Eisenhower lives at the center of Unit 8 (Cold War and Social Change, 1945-1980), especially Topic 8.2. Learning objective APUSH 8.2.A asks you to explain continuities and changes in Cold War policy from 1945 to 1980, and Eisenhower is your go-to evidence for both. He continued Truman's containment goal (continuity) but shifted the method to nuclear deterrence and brinkmanship (change). He also connects backward to Topic 7.14, because America's dominant role in the Allied victory, which Eisenhower personally led in Europe, is what positioned the U.S. as the superpower he then governed. For Topic 8.15 and the synthesis question of how 1945-1980 reshaped national identity, Eisenhower's era of prosperity, conformity, and Cold War anxiety is prime material.

How President Eisenhower connects across the course

Containment (Unit 8)

Eisenhower kept Truman's containment goal but swapped the tools. Think of containment as the destination and massive retaliation as Eisenhower's new route to get there. That goal-stays-method-changes pattern is the classic 8.2.A continuity-and-change answer.

Domino Theory (Unit 8)

Eisenhower coined the domino metaphor in 1954, arguing that if one Southeast Asian country fell to communism, its neighbors would topple too. This logic became the justification Kennedy and Johnson used to escalate in Vietnam, so Eisenhower is the start of a causation chain that runs through the rest of Unit 8.

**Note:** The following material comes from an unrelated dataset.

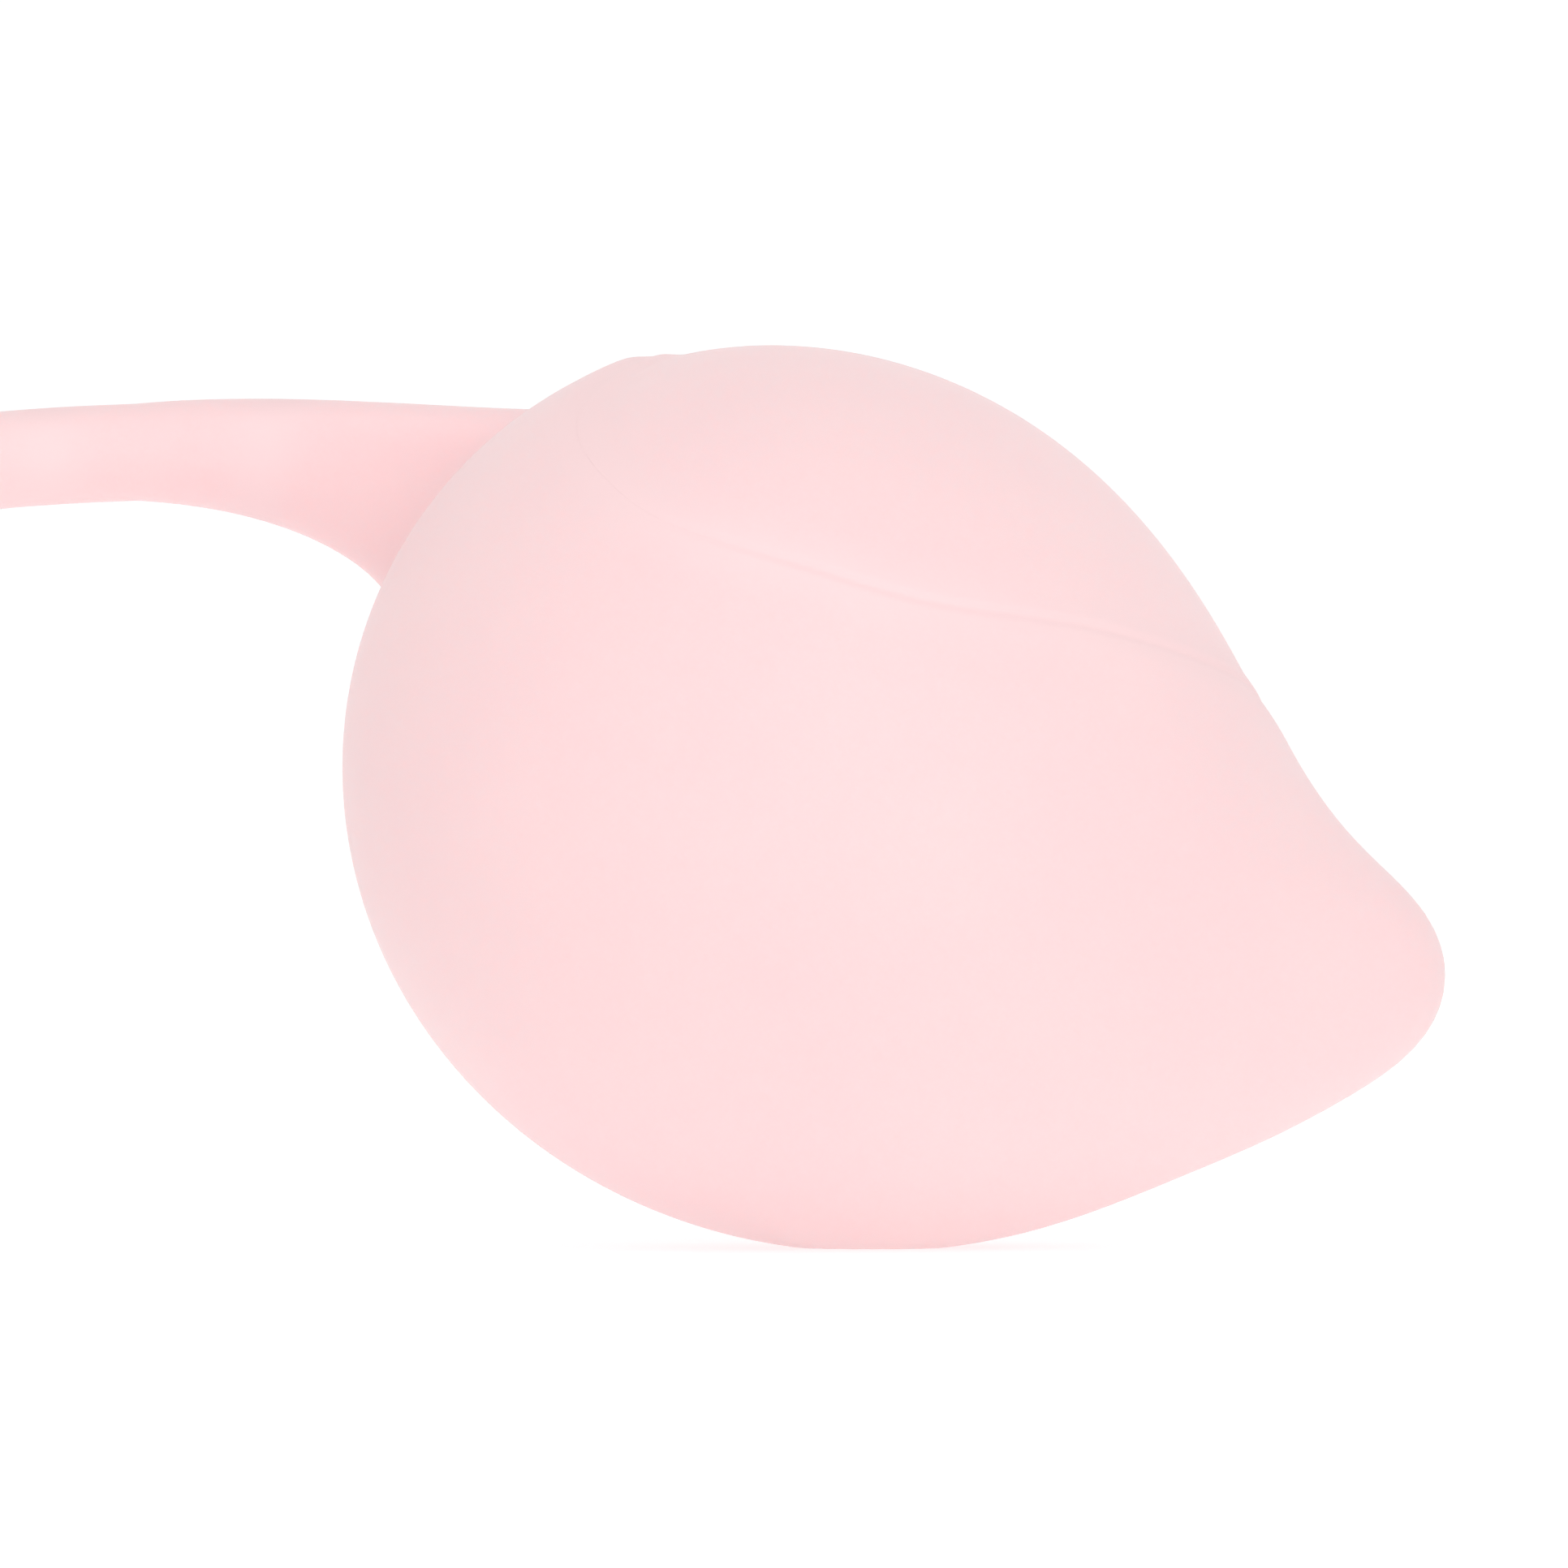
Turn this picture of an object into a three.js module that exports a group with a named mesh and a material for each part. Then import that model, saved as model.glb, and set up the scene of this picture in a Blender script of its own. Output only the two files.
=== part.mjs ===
// A weighted silicone training ball: a two-part silicone skin round a sealed capsule, with a steel
// weight that rolls inside the capsule, and a flexible retrieval tail that grows out of the back lobe.
//
// Frame: millimetres, +Z up. The origin is the centre of the small flat that the ball rests on, +X runs
// towards the nose and -Y is the front, where the long swirl crease shows.

import * as THREE from 'three';
import { mergeVertices } from 'three/addons/utils/BufferGeometryUtils.js';

// ---------------------------------------------------------------------------------- driving dimensions

const GAP = 0.3;                                      // clearance between neighbouring pieces
const BALL_CENTRE = new THREE.Vector3(-3.4, 0, 18.8); // every point of the skin is seen from here
const BALL_RADIUS = 19;                               // nominal, for distances along the skin

// The two lobes of the skin: a sphere each, given from the ball's centre.
const FRONT_LOBE = { centre: new THREE.Vector3(-1.05, 0, 1.6), radius: 17.7 };
const BACK_LOBE = { centre: new THREE.Vector3(-1.55, -0.25, 0.8), radius: 17.9 };

// The rounded nose, which both lobes melt into: three swellings, given from the ball's centre.
const NOSE = [
  { centre: new THREE.Vector3(8.4, 0, -6.4), radius: 1.9, blend: 40 },
  { centre: new THREE.Vector3(24.4, 0, -7.4), radius: 1.1, blend: 14.8 },
  { centre: new THREE.Vector3(18.2, 0, -8.15), radius: 1.0, blend: 22 },
];

// Where the lobes meet they step softly into each other, with a fine groove along the crease. Towards the
// tail the groove gives way to the front lobe's rim, which stands proud of the back lobe.
const STEP_REACH = 1.3;
const GROOVE_DEPTH = 0.09;
const GROOVE_REACH = 0.24;
const RIM_PRIDE = 0.12;
const RIM_PRIDE_REACH = 2.5;
const PRIDE_ENDS_X = 0;                               // from the ball's centre
const PRIDE_LENGTH = 8;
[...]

Military-Industrial Complex (Unit 8)

Eisenhower's farewell address warned that the alliance of a massive defense industry and a permanent military could distort American democracy. The irony writes itself, since his nuclear-heavy New Look strategy helped build that complex. It's strong evidence for KC-8.1.II debates over federal power.

Arms Race (Unit 8)

Under Eisenhower the U.S. developed the hydrogen bomb and competed with the USSR in missiles and warheads, especially after Sputnik in 1957. Massive retaliation only works if your arsenal is terrifying, so the arms race was the engine of his whole deterrence strategy.

Is President Eisenhower on the APUSH exam?

Eisenhower shows up most often in multiple-choice questions about Cold War strategy. A typical stem bundles his moves together, like one Fiveable practice question asking what pattern the hydrogen bomb, massive retaliation, and Open Skies represent (answer: deterrence-based containment, escalating capability while seeking ways to manage tension). No released FRQ names Eisenhower in the prompt itself, but he's premium evidence for any continuity-and-change essay on Cold War policy from 1945 to 1980. The high-scoring move is comparison. Show that Eisenhower continued Truman's containment goal while changing the method to nuclear deterrence, or trace his domino theory forward to Johnson's escalation in Vietnam.

President Eisenhower vs Truman's Cold War policy

Both presidents pursued containment, so it's easy to blur them together. Truman built the foundation with the Truman Doctrine, Marshall Plan, NATO, and a conventional ground war in Korea. Eisenhower kept the goal but changed the playbook, ending the Korean War and relying on nuclear massive retaliation instead of large standing armies because it was cheaper. On a continuity-and-change question, Truman vs. Eisenhower is the cleanest contrast you can draw.

Key things to remember about President Eisenhower

  • Eisenhower served as president from 1953 to 1961 and continued containment of the Soviet Union, but he shifted the method from conventional forces to nuclear deterrence under his New Look strategy.

  • Massive retaliation meant threatening overwhelming nuclear response to deter Soviet aggression, which made the hydrogen bomb and the arms race central to U.S. policy.

  • Eisenhower's domino theory argued that one country falling to communism would topple its neighbors, and that logic justified later U.S. escalation in Vietnam.

  • In his 1961 farewell address, Eisenhower warned against the growing power of the military-industrial complex, the permanent defense economy his own policies expanded.

  • For APUSH 8.2.A, Eisenhower is your best evidence that Cold War goals stayed constant from 1945 to 1980 while the methods kept changing.

  • Eisenhower links Unit 7 to Unit 8 because his WWII command helped make the U.S. the most powerful postwar nation, the superpower he then led through the 1950s.

Frequently asked questions about President Eisenhower

What did President Eisenhower do during the Cold War?

Eisenhower (1953-1961) pursued containment through nuclear deterrence, adopting massive retaliation, developing the hydrogen bomb, articulating the domino theory in 1954, and proposing Open Skies to ease tensions with the Soviets. He also ended the Korean War shortly after taking office.

Did Eisenhower start the Cold War?

No. The Cold War began under Truman in the late 1940s with the Truman Doctrine, Marshall Plan, and Berlin Airlift. Eisenhower inherited containment in 1953 and changed its method, relying on nuclear threats instead of large conventional forces.

How was Eisenhower's Cold War policy different from Truman's?

Truman contained communism with economic aid, alliances like NATO, and a ground war in Korea. Eisenhower kept the same containment goal but used massive retaliation, threatening nuclear response to deter aggression, because it cost less than maintaining huge armies.

What is the military-industrial complex Eisenhower warned about?

In his January 1961 farewell address, Eisenhower warned that the permanent alliance between a huge defense industry and the military could gain unwarranted influence over American policy. It's a favorite APUSH source because a former general and Cold War president delivered the warning.

Is President Eisenhower on the AP US History exam?

Yes, mainly in Unit 8 (Topic 8.2) under learning objective APUSH 8.2.A on Cold War continuity and change. Multiple-choice questions test his deterrence policies, and his presidency works as strong evidence in essays comparing Cold War strategies from 1945 to 1980.